An Open Letter to Teens regarding Social Media - gprasanth
http://www.fresh-sprouts.com/2011/08/an-open-letter-to-teens-re-social-media/

======
stblack
If there are pictures of you online with red Solo cups about your ears, and
empty beer bottles in the foreground, this will likely cost you plenty in the
future.

I have been on hiring committees that rejected candidates simply because one
of the committee members mentioned seeing something like this about a
candidate.

Simply put: that shows clear lack of judgment. Especially if you're under age.
Don't be in pictures with too much alcohol in the frame.

------
3825
If everyone is doing it then we should all be safe, right? I would be really
sad if twenty years from now a congressman has to step down for tweeting a
photo of himself in his undies.
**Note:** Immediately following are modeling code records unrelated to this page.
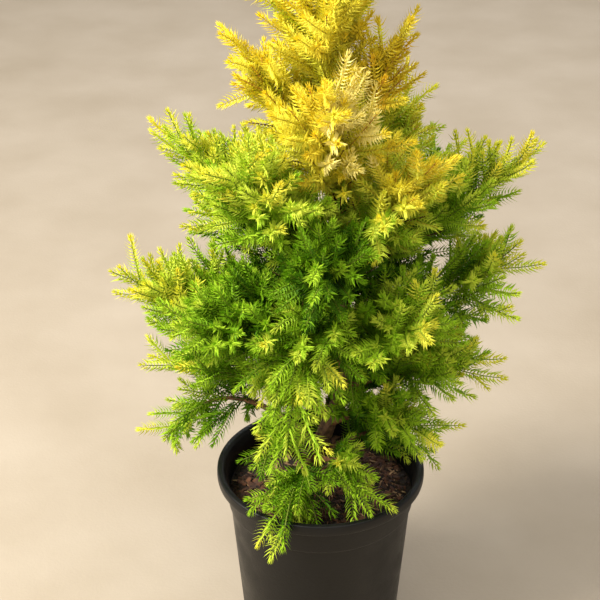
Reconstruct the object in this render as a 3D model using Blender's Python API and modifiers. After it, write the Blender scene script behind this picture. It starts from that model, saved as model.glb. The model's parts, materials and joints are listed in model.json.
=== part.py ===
# Potted lemon cypress, built as a grower would describe it: a black nursery pot filled with
# compost, one leaning trunk, tapering boughs, and a mass of needle sprays at the end of each bough.
# Metres, +Z up. The origin is the middle of the pot's flat underside and -Y is the side shown.

import math
import random

import bmesh
import bpy
import numpy as np
from mathutils import Matrix, Vector

# Pot: heights are above the ground, radii are outer ones
POT_HEIGHT = 0.120
RIM_RADIUS = 0.065
LIP_WIDTH = 0.0048
LIP_HEIGHT = 0.007
COLLAR_TOP_RADIUS = 0.0598
COLLAR_FOOT_RADIUS = 0.0583
COLLAR_FOOT = 0.024
NECK_RADIUS = 0.0570
BASE_RADIUS = 0.0494
WALL = 0.0015
FLOOR = 0.002
POT_STEPS = 32
DRAIN_HOLES = 6
DRAIN_RADIUS = 0.004
DRAIN_RING = 0.036
DRAIN_SIDES = 12
# Small roundings: pairs are (in from the outer radius, down from the top) or shares of the lip
LIP_TOP_SHARES = (0.25, 0.65)
LIP_INNER_DROP = 0.0010
LIP_ROUND = ((0.0004, 0.0012), (0.0, 0.0030), (0.0002, LIP_HEIGHT))
LIP_UNDERCUT = 0.0006
COLLAR_STEP_INSIDE = 0.0020
COLLAR_STEP = 0.0012
BASE_CHAMFER = (0.0018, 0.0025)

# Compost, filled to below the rim and a little uneven
SOIL_TOP = POT_HEIGHT - 0.016
SOIL_RINGS = (1.0, 0.86, 0.68, 0.48, 0.26)
SOIL_STEPS = 32
SOIL_BUMP = 0.0016
SOIL_WAVES = (170.0, 140.0)
SOIL_FINE_WAVES = (410.0, 330.0)
SOIL_FINE_SHARE = 0.35
SOIL_NECK = 0.004

# Gap kept between pieces that rest on each other
SEAT = 0.0003
SOIL_GAP = 1.5 * SEAT

# Trunk: it leans to +X on its way up, most at the bend, and comes back over the pot
TRUNK_TOP = POT_HEIGHT + 0.236
TRUNK_FOOT_X = -0.006
TRUNK_BEND_X = 0.016
TRUNK_TIP_X = 0.003
TRUNK_BEND = 0.35
TRUNK_SWAY_Y = 0.0032
TRUNK_FOOT_RADIUS = 0.0052
TRUNK_TIP_RADIUS = 0.0018
FLARE_RADIUS = 0.0034
FLARE_HEIGHT = 0.004
TRUNK_RINGS = 22
TRUNK_CROWDING = 1.35

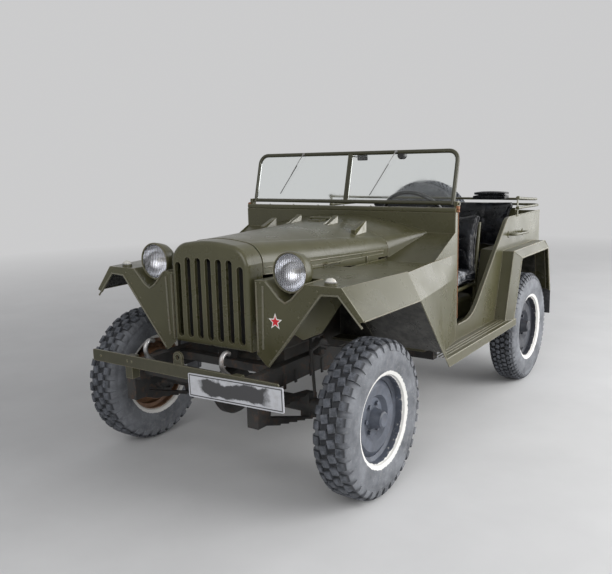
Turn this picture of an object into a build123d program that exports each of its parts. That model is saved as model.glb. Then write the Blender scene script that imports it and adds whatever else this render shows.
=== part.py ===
from build123d import *
from math import atan2, degrees, hypot, radians, sin, sqrt
import os

# Open army 4x4 car of the early 1940s, at real size, in millimetres.
# X runs across the car and +X is its left side, where the driver sits. The front faces -Y, and +Z is up.
# While the pieces are made, Y = 0 is the front axle and Z = 0 the ground. Each piece is then shifted
# along Y, so that the finished car's origin is on the ground under the middle of its length.

# Running gear
wheelbase = 2100
half_track = 723
tyre_radius = 370
tyre_width = 180
rim_width = 128
bolt_circle_radius = 70
axle_tube_radius = 38
differential_radius = 125
diff_offset = 95
kingpin_x = 590
steer_arm_length = 185
spring_half_track = 385
spring_width = 45
leaf_thickness = 7
leaf_count = 7
rear_spring_length = 690
spring_camber = 40
spindle_radius = 22

# Frame
rail_half_span = 330
rail_width = 46
rail_height = 96
rail_low_top = 526
rail_high_top = 600
rail_front_y = -440
rail_rear_y = 2465
bumper_y = -486
bumper_half = 576
bumper_low_z = 582
bumper_high_z = 640
bumper_thickness = 8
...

Anthony Weiner was not even naked in the
photo!

Why do people think it is OK to pry into other people's personal lives? Why do
you care if a candidate is having affairs (unless he is a hypocrite and talks
about the sanctity of marriage while having affairs)

------
stblack
Can we talk about the half-life of social media artifacts?

So you went to a wild party, and photos are posted. Why are these photos still
visible weeks / months / years afterwards?

Face it: everyone who matters will see the party photos within a couple of
days.

Kids need to learn to take that shit down promptly, within days, because there
are no upsides after a short period of time.